● SUPPLIED INFORMATION
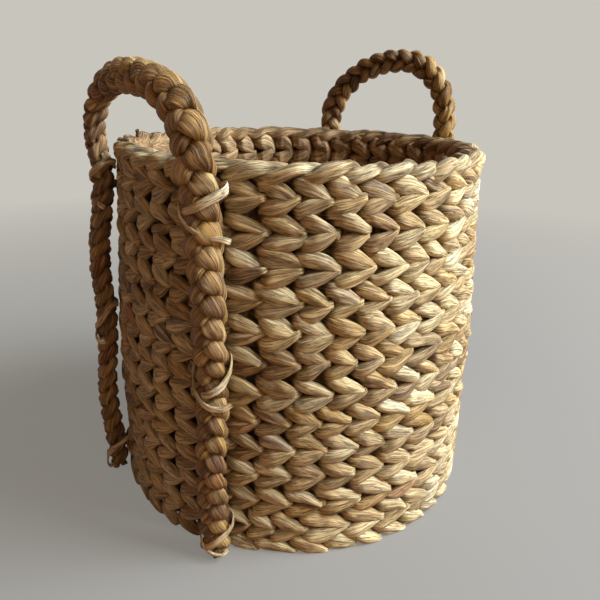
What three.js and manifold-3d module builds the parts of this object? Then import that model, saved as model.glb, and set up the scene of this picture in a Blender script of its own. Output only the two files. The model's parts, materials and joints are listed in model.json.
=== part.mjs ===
// A round woven storage basket with two braided carrying handles.
// Millimetres, +Z up, origin at the middle of the underside.
// The handles stand on the -X and +X sides, and -Y is the front.
import * as THREE from "three";
import { mergeVertices } from "three/addons/utils/BufferGeometryUtils.js";
import Module from "manifold-3d";

// Wall, measured to its outer face
const wallHeight = 335;
const rimRadius = 170;
const bellyRadius = 179;
const baseRadius = 179;
const lineCount = 26; // woven lines from floor to rim, two to each course
const outerWeft = 8;
const innerWeft = 8;
const courseRounding = 2.5; // how far a course's edges draw in from its middle
const footRounding = 4;
const rimOverhang = 2;
const rimRounding = 5;

// Each course is a row of chevrons that point anticlockwise, with a groove between one and the next
const grooveDepth = 6;
const crestPlace = 0.6; // of a chevron's length, from the groove behind it to its crest
const outerLead = 0.2; // of a chevron's length that its tip runs ahead, at the middle of the course
const outerLag = 0.28; // and that its tails lag, at the course's edges
const innerLead = -0.25; // inside the wall the strands slant the other way
const innerLag = -0.25;

// Uprights, which the courses are woven round
const uprightCount = 40;
const uprightWidth = 6;
const uprightDepth = 6;
const hubRadius = 48;

// Base
const underWeft = 6;
const overWeft = 6;

// Handles: a flat three-strand braid, lashed to the wall and arching over the rim
const braidWidth = 27;
const braidDepth = 19;
const braidSides = 8;
const handleSkew = 5.4; // degrees that each handle sits towards the back
const rimGap = 3.7; // between the rim and the braid that passes it
const hingeRise = 7; // bending line above the rim's top
const legEndRise = 4;
const legBow = 5; // how far a leg stands off the wall between its ties
const leftFrontLean = 3.9; // degrees that this leg's top sits nearer to its fellow than its foot
const leanPower = 3; // a leg leans more and more towards its top
const leftRise = 48; // from the bending line to the top of the arch's middle line
const rightRise = 70;
const leftCrownShift = -7; // how far the arch leans towards the front
const rightCrownShift = 14;

// Ties that lash the legs to the wall
const tieHeight = 6;
const tieThickness = 2;
const tieClearance = 0.6;
const lowTieRise = 20;
const highTieDrop = 35;

const clearance = 0.3;

// How finely the round forms are cut
const tubeSteps = 16;
const tieCurveSegments = 6;
const knuckleSides = 10;
const knuckleBands = 6;

const leftHandle = {
  name: "left_handle",
  azimuth: 180 - handleSkew,
  legAngle: 26.8,
  frontLean: leftFrontLean,
  rise: leftRise,
  crownShift: leftCrownShift,
  front: 1,
};
const rightHandle = {
  name: "right_handle",
  azimuth: handleSkew,
  legAngle: 23.5,
  frontLean: 0,
  rise: rightRise,
  crownShift: rightCrownShift,
  front: -1,
};

const lineHeight = wallHeight / lineCount;
const courseCount = lineCount / 2 - 1;
const bellyHeight = wallHeight / 2;
const hingeHeight = wallHeight + hingeRise;
const facetAngle = Math.PI / uprightCount;
const spokeBottom = underWeft + clearance;
const spokeTop = spokeBottom + uprightDepth;
const legTopRadius = corner(rimRadius + rimOverhang) + rimGap + braidDepth / 2;
const rimPass = wallHeight - lineHeight / 2; // height at which a leg passes the rim

const strawOuter = { color: 0xb08a5a, roughness: 0.85, metalness: 0 };
const strawInner = { color: 0x8f7350, roughness: 0.9, metalness: 0 };
const strawBase = { color: 0x7d6344, roughness: 0.9, metalness: 0 };
const cane = { color: 0x6b4f33, roughness: 0.8, metalness: 0 };
const braid = { color: 0x96703f, roughness: 0.85, metalness: 0 };
const peeledStrip = { color: 0xcdb68a, roughness: 0.7, metalness: 0 };

const wasm = await Module();
wasm.setup();

const basket = new THREE.Group();

// Outer radius of the wall at a height, in two straight runs that meet at the belly
function wallRadius(height) {
  if (height < bellyHeight) {
    return THREE.MathUtils.mapLinear(height, 0, bellyHeight, baseRadius, bellyRadius);
  }
  return THREE.MathUtils.mapLinear(height, bellyHeight, wallHeight, bellyRadius, rimRadius);
}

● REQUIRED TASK
Lines from the beginning of the data above through the line containing "const rimRounding = 5;" are to be returned exactly, and no others.

● ANSWER TO THIS EXERCISE
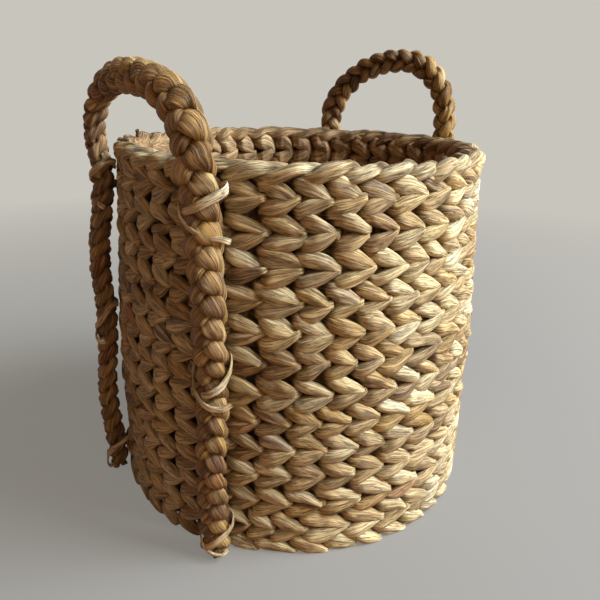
What three.js and manifold-3d module builds the parts of this object? Then import that model, saved as model.glb, and set up the scene of this picture in a Blender script of its own. Output only the two files. The model's parts, materials and joints are listed in model.json.
=== part.mjs ===
// A round woven storage basket with two braided carrying handles.
// Millimetres, +Z up, origin at the middle of the underside.
// The handles stand on the -X and +X sides, and -Y is the front.
import * as THREE from "three";
import { mergeVertices } from "three/addons/utils/BufferGeometryUtils.js";
import Module from "manifold-3d";

// Wall, measured to its outer face
const wallHeight = 335;
const rimRadius = 170;
const bellyRadius = 179;
const baseRadius = 179;
const lineCount = 26; // woven lines from floor to rim, two to each course
const outerWeft = 8;
const innerWeft = 8;
const courseRounding = 2.5; // how far a course's edges draw in from its middle
const footRounding = 4;
const rimOverhang = 2;
const rimRounding = 5;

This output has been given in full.